Why? Because experience shows that ‘why?’ causes people to get defensive, to put up barriers, and to get confrontational. ‘How?’, ‘what?’, ‘where?’ and ‘when?’ are your friends.

Ninja level questioning means avoiding any question that starts with a verb. ‘Can you…?’, ‘do you…?’, ‘have you…?’ questions can be answered ‘yes’ or ‘no’, which rarely moves the conversation on. ‘How?’, ‘what?’, ‘where?’ and ‘when?’ questions need a sentence to be answered.

Try these questions, in this order, to start the conversation. Try not to interrupt Jane, and especially don’t try to insert your own opinions or anecdotes!

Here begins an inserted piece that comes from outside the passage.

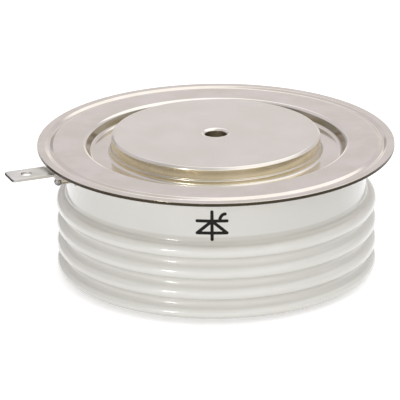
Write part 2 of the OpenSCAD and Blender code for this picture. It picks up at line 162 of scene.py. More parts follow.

  1. look at the layout of the cars. What strikes you?
  2. what was in your mind as you placed them?
  3. where would you like the cars to be?
  4. tell me more about… (pick one of the cars)
  5. which car would you like to turbocharge?!
  6. what would change if you did that?
  7. which car would you most like to move?
  8. what’s getting in the way of moving it?
  9. when are you going to start moving that cars?
  10. what’s the smallest action you can take to start moving that car?

Other thoughts

  • what in this scenario is in Jane’s control?
  • can she influence what she can’t control?
  • which car does Jane want to win right now?
  • what did the race track look like 5 years ago?
  • what would Jane want it to look like in 5 years’ time?
  • is Jane actually the driver of each car? Is there any car in which she feels like she’s the passenger?